The Church too keeps a season of forty days every year, in
imitation of the temptation and fast of Jesus in the desert. Originally this
was the season of preparation for those who were to be baptised at Easter.
But in time all Christians came to observe Lent. Knowing that
we drift away from the grace of baptism, this became a season of self-examination,
repentance and renewal, of beginning again. A time to rediscover our identity
in Christ. A time to wash clean the rust and dirt of sin that accumulates in
our souls. In baptism we received once for all a wellspring of eternal life,
our rebirth in the image of Christ and the gift of the Holy Spirit. But that
life-giving source can become choked, clogged up, ineffective, through sin and
neglect.
Lent is a time for renewal, a time to discover once more the
Lord who is always waiting to forgive us as soon as we turn back to him. It’s
is a time for renewal in faith, faith in Jesus who was tempted and suffered for
us, so that we, in him, can know forgiveness of sins and victory over
temptation. It is a time for deeper examination of conscience, to renew our
baptismal promises to renounce evil and follow Christ.

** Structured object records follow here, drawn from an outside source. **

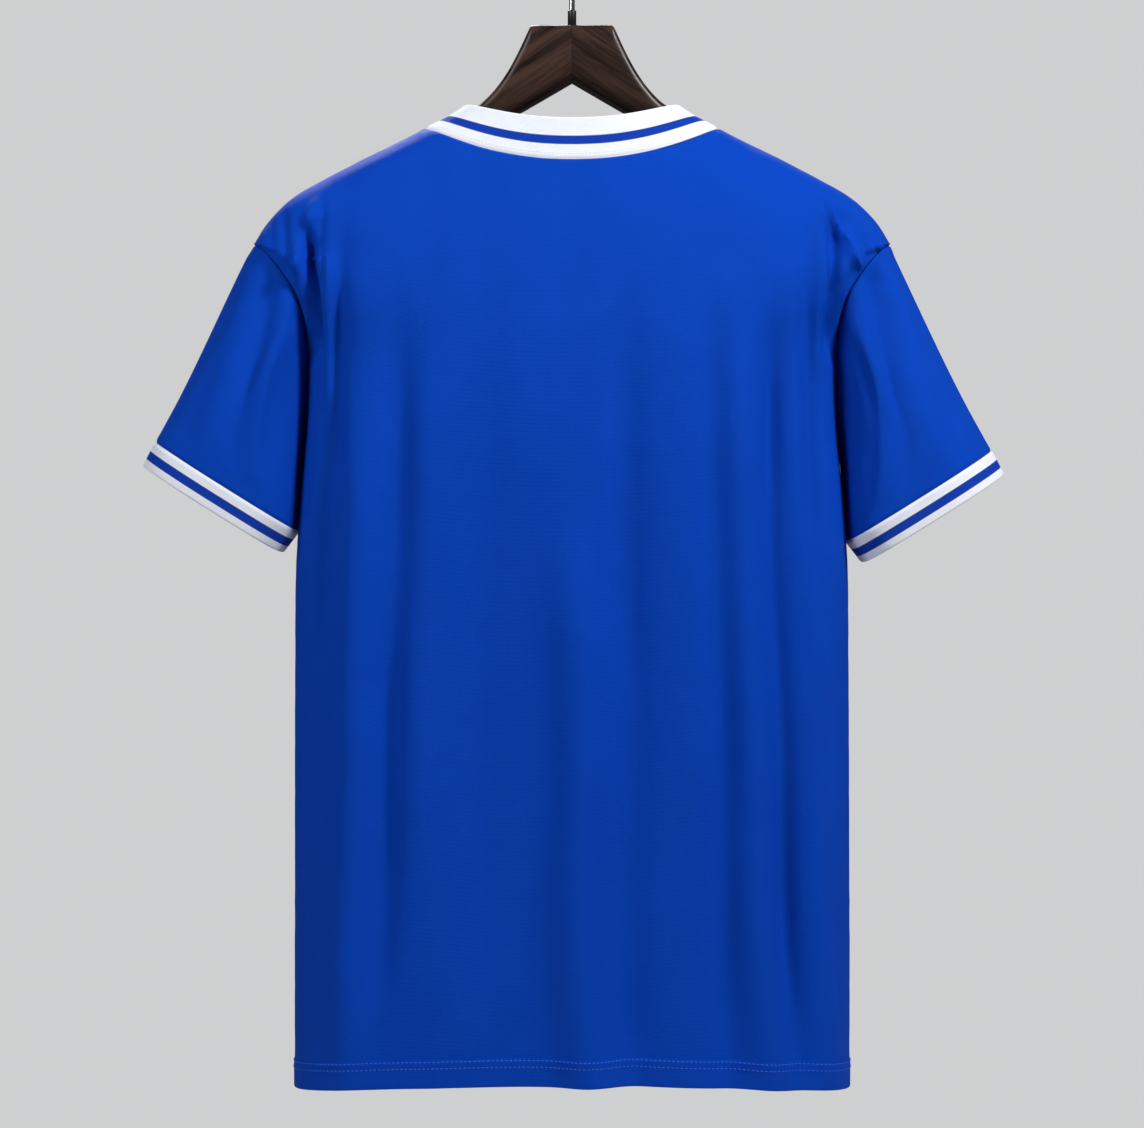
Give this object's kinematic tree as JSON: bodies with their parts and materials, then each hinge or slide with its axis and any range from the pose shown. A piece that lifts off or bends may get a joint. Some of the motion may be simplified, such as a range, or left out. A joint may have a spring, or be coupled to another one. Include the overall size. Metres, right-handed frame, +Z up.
{
  "type": "football jersey on a wooden hanger",
  "caption": "Short-sleeved football jersey of smooth blue knit with striped rib collar and cuffs, hung on a dark wooden hanger with a wire hook.",
  "frame": {"origin": "inside the top of the hook, where a rail carries the hanger", "axes": "+Z up; the wearer's front faces -Y, so the back faces +Y; the wearer's left side is +X"},
  "size_m": [0.6419, 0.1505, 0.8692],
  "materials": {
    "jersey_cloth": "fine polyester knit, slightly shiny, royal blue",
    "striped_rib": "fine rib knit, white with a royal blue stripe",
    "dark_wood": "dark stained wood under satin lacquer",
    "black_ferrule": "black satin",
    "hook_wire": "polished plated wire"
  },
  "bodies": {
    "root": {"back_panel": "jersey_cloth", "front_panel": "jersey_cloth", "sleeve_left": "jersey_cloth", "sleeve_right": "jersey_cloth", "cuff_left": "striped_rib", "cuff_right": "striped_rib", "collar": "striped_rib", "hanger_wood": "dark_wood", "hanger_ferrule": "black_ferrule", "hanger_hook": "hook_wire"}
  },
  "joints": []
}
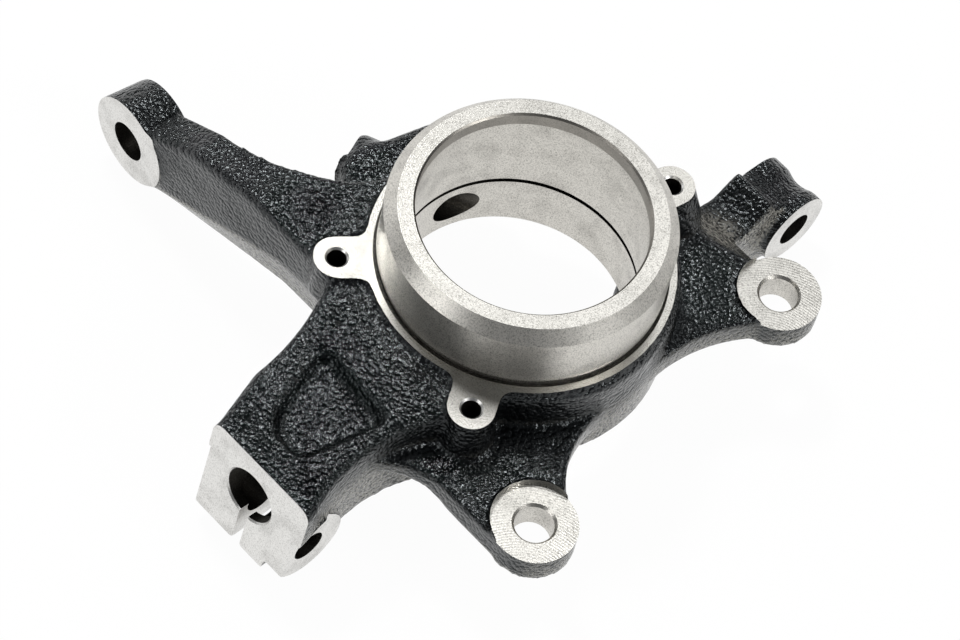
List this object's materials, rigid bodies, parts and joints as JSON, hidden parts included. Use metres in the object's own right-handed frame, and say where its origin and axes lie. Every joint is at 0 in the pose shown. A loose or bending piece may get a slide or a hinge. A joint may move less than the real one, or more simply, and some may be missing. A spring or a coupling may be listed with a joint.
{
  "type": "steering knuckle",
  "caption": "Cast steering knuckle with a turned bearing ring, splash-shield flange, caliper ears, ball-joint pinch clamp, tie-rod arm and strut lug.",
  "frame": {"origin": "wheel-bearing axis at the plane of the splash-shield flange", "axes": "+Z along the wheel-bearing axis towards the outer end (wheel side); -Y towards the ball-joint clamp; +Y towards the strut lug; -X towards the tie-rod arm"},
  "size_m": [0.2399, 0.2476, 0.0891],
  "materials": {
    "painted_casting": "rough cast iron under black semi-gloss paint, bright bare iron where it is machined"
  },
  "bodies": {
    "root": {"steering_knuckle": "painted_casting"}
  },
  "joints": []
}
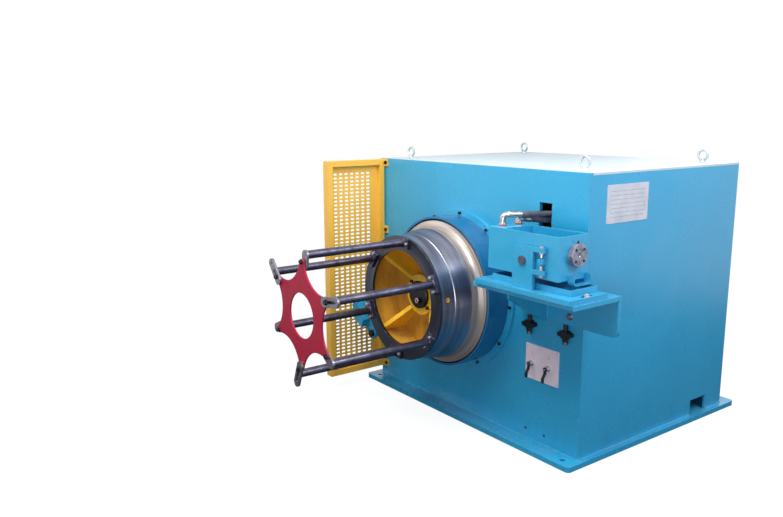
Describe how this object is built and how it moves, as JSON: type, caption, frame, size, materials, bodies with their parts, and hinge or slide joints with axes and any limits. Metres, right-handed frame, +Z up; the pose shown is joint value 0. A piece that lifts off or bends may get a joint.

Many Christians also use the ministry of reconciliation,
confession and absolution by a priest, as part of the discipline of this time.
In the modern Common Worship rites, the ministry of reconciliation is subtitled
“recovering baptism”. That is exactly what it is. Baptism cannot be repeated,
but the ministry of absolution, with the authority that Christ has given to the
Church, has the same effect for sins after baptism as baptism has for sins
committed before: a deep clean, a washing away of the detritus of the past, a
fresh start.
In
this season of Lent we are recalled to the greatness of what God has done for
us. Adopted in Christ by faith and the grace of baptism, we are joined with him
in his death and resurrection, made children of God, heirs of eternal life. It
is time to recover that grace, and live it in our lives once more. It is time
to live Lent. “The time is fulfilled, and the kingdom of God has come near;
repent, and believe in the good news.”